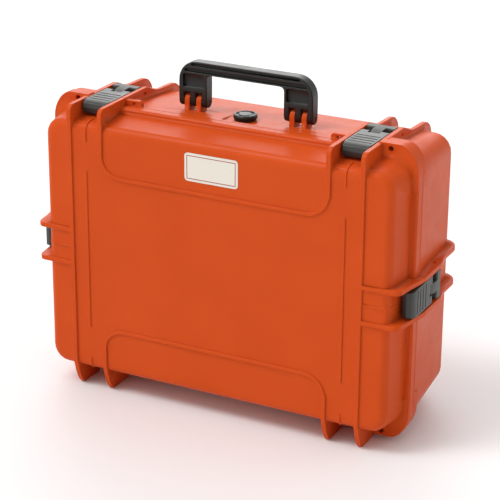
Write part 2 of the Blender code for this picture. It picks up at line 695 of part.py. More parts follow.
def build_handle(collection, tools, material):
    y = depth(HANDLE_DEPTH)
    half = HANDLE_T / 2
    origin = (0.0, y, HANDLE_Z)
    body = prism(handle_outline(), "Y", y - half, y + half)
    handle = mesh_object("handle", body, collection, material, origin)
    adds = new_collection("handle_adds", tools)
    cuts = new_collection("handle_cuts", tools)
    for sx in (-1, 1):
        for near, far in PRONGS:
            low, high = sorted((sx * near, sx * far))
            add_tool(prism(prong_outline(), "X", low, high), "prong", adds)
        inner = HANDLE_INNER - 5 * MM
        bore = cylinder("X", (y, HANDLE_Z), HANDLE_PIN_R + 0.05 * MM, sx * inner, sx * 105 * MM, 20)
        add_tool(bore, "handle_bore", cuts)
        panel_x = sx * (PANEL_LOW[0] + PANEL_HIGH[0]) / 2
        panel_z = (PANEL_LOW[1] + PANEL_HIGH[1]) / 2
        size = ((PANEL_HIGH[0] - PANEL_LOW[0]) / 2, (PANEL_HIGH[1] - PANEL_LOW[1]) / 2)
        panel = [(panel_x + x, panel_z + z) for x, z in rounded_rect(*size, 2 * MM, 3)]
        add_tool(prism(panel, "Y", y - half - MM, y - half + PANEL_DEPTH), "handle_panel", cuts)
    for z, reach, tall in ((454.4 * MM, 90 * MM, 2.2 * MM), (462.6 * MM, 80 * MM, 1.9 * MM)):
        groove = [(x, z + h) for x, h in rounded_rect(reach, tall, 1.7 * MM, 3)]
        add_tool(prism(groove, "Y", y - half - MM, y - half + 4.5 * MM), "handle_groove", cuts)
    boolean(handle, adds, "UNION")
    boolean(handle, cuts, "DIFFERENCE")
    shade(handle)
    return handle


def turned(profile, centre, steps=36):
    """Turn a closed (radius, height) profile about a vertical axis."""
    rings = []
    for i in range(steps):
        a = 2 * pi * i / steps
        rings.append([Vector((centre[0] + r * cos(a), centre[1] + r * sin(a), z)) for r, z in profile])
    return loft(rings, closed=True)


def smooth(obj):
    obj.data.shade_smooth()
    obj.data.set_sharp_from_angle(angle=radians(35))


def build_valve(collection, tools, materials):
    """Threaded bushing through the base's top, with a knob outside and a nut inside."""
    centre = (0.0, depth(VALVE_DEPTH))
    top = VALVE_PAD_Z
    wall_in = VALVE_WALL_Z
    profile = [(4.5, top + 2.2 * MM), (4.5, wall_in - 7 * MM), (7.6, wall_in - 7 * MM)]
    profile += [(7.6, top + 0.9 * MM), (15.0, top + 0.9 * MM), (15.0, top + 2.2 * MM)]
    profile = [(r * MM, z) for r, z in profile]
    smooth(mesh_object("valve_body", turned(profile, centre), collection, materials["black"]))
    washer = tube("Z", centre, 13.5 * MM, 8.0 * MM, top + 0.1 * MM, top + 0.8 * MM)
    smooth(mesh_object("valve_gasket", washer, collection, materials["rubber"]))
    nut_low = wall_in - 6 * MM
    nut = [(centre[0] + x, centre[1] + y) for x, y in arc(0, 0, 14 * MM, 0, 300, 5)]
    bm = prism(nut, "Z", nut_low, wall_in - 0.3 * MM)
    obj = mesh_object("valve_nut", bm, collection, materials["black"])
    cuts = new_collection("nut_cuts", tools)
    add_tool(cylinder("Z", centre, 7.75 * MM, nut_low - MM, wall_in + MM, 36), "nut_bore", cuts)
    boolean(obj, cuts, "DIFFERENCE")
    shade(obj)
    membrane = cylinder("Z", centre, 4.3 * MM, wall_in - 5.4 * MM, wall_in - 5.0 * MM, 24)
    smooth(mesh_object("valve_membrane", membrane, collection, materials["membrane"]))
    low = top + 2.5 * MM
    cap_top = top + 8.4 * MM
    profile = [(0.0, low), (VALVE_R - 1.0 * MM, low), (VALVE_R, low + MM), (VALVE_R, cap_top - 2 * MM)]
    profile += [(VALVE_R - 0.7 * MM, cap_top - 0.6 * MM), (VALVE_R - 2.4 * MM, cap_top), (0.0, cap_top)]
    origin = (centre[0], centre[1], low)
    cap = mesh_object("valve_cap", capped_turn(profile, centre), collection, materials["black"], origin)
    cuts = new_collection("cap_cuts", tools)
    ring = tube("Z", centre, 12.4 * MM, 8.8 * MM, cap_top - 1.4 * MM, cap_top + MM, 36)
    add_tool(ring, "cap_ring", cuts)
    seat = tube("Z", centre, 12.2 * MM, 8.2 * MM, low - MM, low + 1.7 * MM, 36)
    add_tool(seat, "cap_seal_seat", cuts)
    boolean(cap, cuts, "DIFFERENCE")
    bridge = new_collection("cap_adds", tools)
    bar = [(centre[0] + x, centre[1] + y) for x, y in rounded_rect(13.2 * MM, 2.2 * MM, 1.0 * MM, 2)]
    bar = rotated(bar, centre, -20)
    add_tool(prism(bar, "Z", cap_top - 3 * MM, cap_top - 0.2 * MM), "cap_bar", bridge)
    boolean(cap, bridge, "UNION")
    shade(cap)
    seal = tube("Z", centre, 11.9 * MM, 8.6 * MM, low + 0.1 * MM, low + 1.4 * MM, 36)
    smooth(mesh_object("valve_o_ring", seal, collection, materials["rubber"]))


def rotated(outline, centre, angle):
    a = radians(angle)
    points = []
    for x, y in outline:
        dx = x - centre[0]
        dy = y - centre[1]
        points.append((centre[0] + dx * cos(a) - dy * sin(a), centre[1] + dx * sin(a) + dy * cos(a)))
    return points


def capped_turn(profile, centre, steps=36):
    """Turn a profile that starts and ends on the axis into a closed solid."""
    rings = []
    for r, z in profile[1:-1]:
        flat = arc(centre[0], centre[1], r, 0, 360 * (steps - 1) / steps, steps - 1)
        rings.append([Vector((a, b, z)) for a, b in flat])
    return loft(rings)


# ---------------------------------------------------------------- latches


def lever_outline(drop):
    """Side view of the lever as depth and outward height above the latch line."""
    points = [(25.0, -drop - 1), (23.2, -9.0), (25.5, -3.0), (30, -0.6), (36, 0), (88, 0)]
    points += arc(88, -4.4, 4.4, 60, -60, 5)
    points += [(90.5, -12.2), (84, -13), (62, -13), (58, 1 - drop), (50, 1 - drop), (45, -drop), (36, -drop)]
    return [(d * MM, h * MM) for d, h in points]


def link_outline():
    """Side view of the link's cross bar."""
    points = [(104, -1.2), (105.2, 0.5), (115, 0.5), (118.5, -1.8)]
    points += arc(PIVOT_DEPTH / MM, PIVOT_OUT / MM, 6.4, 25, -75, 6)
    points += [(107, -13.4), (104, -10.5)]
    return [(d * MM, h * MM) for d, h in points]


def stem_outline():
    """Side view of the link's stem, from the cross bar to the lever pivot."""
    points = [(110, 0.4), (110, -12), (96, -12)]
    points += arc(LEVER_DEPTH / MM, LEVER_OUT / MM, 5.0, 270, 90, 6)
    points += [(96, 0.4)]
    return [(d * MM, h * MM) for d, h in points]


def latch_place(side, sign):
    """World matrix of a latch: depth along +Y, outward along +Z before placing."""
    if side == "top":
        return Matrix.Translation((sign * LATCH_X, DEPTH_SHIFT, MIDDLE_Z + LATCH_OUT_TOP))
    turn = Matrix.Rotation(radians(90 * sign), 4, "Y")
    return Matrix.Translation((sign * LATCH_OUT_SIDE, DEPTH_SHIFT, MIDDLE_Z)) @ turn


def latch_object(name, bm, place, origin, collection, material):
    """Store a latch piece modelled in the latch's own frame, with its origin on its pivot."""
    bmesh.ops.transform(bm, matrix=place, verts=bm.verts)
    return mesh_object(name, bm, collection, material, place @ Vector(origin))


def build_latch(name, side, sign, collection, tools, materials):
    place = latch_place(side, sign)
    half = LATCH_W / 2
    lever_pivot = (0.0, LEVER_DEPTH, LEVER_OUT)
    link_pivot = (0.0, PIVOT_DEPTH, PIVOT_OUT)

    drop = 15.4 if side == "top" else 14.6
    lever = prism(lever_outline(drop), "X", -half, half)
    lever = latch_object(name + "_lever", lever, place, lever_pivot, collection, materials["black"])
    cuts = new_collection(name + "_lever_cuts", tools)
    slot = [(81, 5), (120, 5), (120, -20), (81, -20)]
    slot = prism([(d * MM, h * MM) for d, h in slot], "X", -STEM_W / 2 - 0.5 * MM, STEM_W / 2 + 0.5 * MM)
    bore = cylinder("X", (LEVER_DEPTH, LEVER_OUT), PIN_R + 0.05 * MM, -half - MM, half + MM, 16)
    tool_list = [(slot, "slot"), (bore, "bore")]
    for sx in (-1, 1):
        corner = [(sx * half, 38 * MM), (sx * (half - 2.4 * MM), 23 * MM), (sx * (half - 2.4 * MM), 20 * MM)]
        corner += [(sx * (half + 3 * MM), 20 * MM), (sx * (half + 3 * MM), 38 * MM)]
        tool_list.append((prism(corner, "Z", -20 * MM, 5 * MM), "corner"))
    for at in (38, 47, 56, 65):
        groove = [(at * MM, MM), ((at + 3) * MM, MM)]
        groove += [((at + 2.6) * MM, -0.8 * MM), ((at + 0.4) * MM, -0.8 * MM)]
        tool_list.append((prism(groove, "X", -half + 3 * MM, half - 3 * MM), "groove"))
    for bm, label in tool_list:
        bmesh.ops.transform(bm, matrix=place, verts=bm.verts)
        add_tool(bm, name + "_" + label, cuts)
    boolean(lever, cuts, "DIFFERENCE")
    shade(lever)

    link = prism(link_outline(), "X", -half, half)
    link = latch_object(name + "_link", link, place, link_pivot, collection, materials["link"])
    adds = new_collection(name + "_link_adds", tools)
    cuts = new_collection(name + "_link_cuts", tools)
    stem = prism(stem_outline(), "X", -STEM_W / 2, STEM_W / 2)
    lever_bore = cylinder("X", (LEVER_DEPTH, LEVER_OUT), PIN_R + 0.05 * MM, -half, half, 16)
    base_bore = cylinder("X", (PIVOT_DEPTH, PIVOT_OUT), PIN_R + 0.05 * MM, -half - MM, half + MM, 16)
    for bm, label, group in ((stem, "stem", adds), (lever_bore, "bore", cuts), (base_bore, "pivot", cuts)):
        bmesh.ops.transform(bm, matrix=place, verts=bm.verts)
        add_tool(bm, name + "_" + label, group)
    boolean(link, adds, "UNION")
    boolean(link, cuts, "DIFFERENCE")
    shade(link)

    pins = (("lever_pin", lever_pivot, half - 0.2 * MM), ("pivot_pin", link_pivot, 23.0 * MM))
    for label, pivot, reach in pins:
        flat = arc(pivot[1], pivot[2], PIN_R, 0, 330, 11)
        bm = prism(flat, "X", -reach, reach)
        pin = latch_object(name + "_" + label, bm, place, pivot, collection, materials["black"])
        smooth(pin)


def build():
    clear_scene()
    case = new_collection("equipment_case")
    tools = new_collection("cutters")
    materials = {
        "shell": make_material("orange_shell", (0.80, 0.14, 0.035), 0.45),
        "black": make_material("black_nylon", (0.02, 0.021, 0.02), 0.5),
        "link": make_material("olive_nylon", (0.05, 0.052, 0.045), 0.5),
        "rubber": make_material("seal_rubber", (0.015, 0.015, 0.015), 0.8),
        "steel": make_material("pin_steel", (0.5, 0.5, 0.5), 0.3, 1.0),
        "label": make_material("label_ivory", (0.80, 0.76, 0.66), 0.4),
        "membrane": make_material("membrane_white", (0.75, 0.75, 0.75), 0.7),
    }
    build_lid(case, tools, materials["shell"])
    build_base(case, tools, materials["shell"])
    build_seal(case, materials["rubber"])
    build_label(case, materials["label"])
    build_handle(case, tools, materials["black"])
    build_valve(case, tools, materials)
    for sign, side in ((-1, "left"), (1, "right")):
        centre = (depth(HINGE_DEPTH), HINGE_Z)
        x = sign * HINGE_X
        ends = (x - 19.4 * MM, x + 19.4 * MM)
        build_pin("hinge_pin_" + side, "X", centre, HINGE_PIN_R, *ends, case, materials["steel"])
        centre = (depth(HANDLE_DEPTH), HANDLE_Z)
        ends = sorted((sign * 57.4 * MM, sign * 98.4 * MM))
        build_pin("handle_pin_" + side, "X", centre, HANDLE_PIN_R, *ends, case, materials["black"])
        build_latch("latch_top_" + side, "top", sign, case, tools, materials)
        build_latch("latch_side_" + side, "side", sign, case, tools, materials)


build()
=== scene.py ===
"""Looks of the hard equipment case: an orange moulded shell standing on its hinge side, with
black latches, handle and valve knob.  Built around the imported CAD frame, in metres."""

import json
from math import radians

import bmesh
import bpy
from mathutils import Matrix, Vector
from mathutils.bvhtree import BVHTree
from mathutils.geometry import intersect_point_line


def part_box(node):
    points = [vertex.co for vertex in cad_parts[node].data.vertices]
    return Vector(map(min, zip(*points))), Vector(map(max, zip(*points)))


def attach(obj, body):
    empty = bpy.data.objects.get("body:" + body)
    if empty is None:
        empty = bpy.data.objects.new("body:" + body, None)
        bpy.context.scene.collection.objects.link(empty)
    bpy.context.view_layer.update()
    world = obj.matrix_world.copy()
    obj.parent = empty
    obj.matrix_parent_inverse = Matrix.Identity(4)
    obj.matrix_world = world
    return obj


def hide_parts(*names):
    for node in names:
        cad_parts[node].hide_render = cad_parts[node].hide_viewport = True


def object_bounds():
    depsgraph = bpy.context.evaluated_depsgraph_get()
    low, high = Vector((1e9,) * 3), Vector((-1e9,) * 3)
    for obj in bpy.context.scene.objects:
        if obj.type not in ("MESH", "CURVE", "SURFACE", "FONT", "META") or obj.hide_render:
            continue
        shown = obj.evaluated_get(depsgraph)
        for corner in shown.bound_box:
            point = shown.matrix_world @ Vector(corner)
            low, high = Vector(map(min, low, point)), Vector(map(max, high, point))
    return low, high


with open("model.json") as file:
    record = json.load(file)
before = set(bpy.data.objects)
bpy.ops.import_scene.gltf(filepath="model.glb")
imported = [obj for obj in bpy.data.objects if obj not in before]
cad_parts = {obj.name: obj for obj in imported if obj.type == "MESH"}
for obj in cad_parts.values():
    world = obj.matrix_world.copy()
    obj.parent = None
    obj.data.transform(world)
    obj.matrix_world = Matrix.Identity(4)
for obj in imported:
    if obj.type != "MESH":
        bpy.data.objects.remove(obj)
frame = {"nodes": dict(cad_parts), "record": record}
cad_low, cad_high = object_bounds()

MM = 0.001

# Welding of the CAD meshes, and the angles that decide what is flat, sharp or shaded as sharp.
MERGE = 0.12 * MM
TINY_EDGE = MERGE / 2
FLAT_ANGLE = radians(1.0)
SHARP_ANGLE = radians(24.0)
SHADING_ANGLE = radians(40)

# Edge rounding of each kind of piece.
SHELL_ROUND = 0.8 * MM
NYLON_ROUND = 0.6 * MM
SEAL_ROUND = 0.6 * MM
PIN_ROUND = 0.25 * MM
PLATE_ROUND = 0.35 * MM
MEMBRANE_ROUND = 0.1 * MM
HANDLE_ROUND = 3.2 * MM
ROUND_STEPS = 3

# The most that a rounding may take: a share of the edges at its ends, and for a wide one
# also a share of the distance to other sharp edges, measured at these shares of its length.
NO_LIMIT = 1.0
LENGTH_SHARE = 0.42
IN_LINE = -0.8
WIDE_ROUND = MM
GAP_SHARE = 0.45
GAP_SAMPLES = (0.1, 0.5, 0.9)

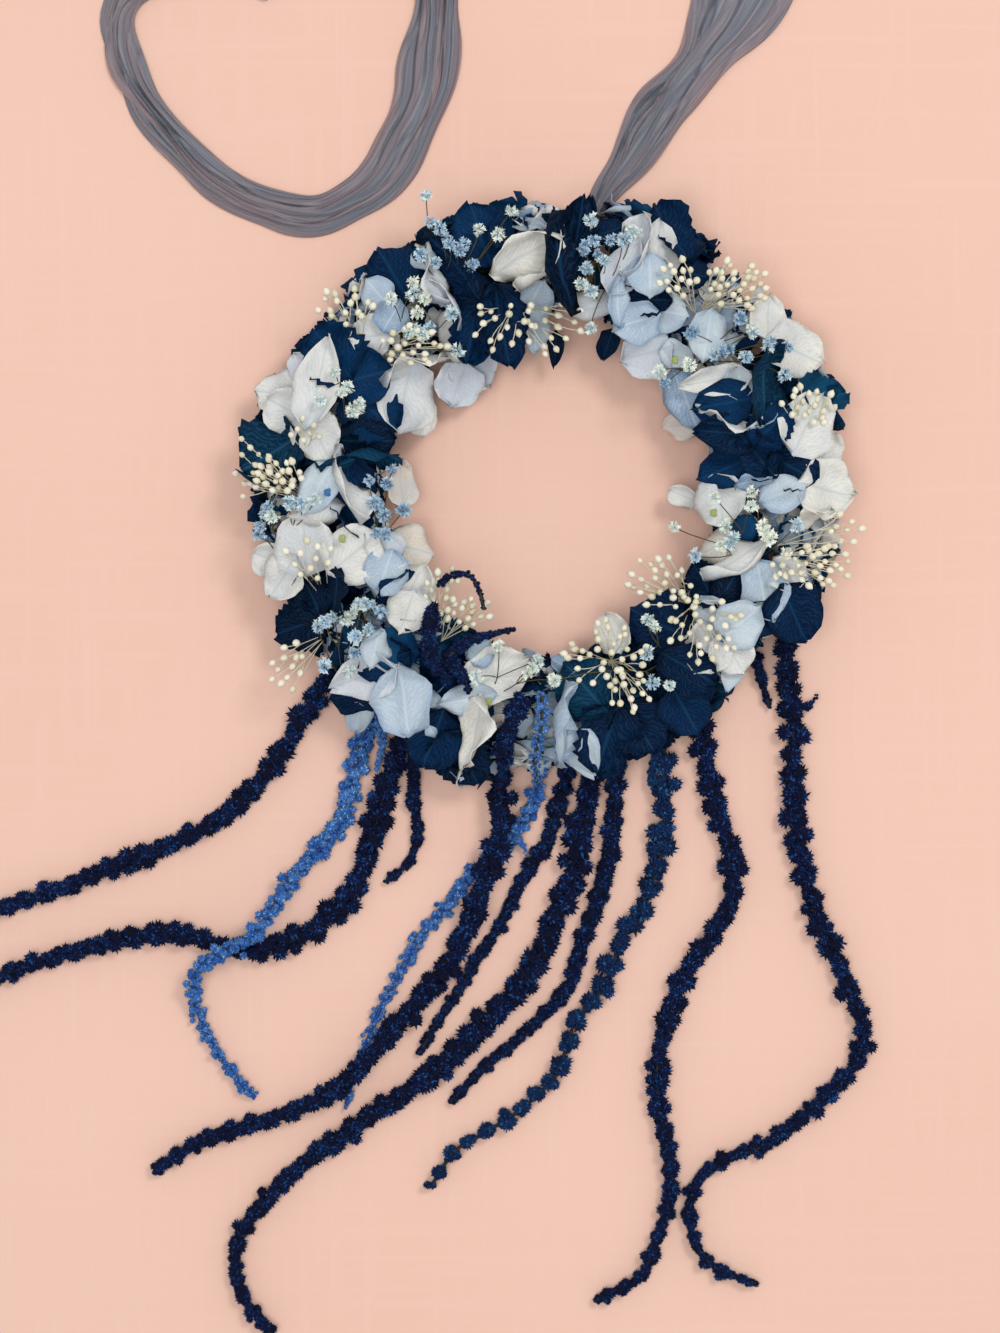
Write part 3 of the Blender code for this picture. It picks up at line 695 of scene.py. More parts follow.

Problem description:
List all lines where "data" occurs.

Written response:
    obj.data.shade_smooth()
    obj.data.set_sharp_from_angle(angle=radians(35))
    points = [vertex.co for vertex in cad_parts[node].data.vertices]
    empty = bpy.data.objects.get("body:" + body)
        empty = bpy.data.objects.new("body:" + body, None)
before = set(bpy.data.objects)
imported = [obj for obj in bpy.data.objects if obj not in before]
    obj.data.transform(world)
        bpy.data.objects.remove(obj)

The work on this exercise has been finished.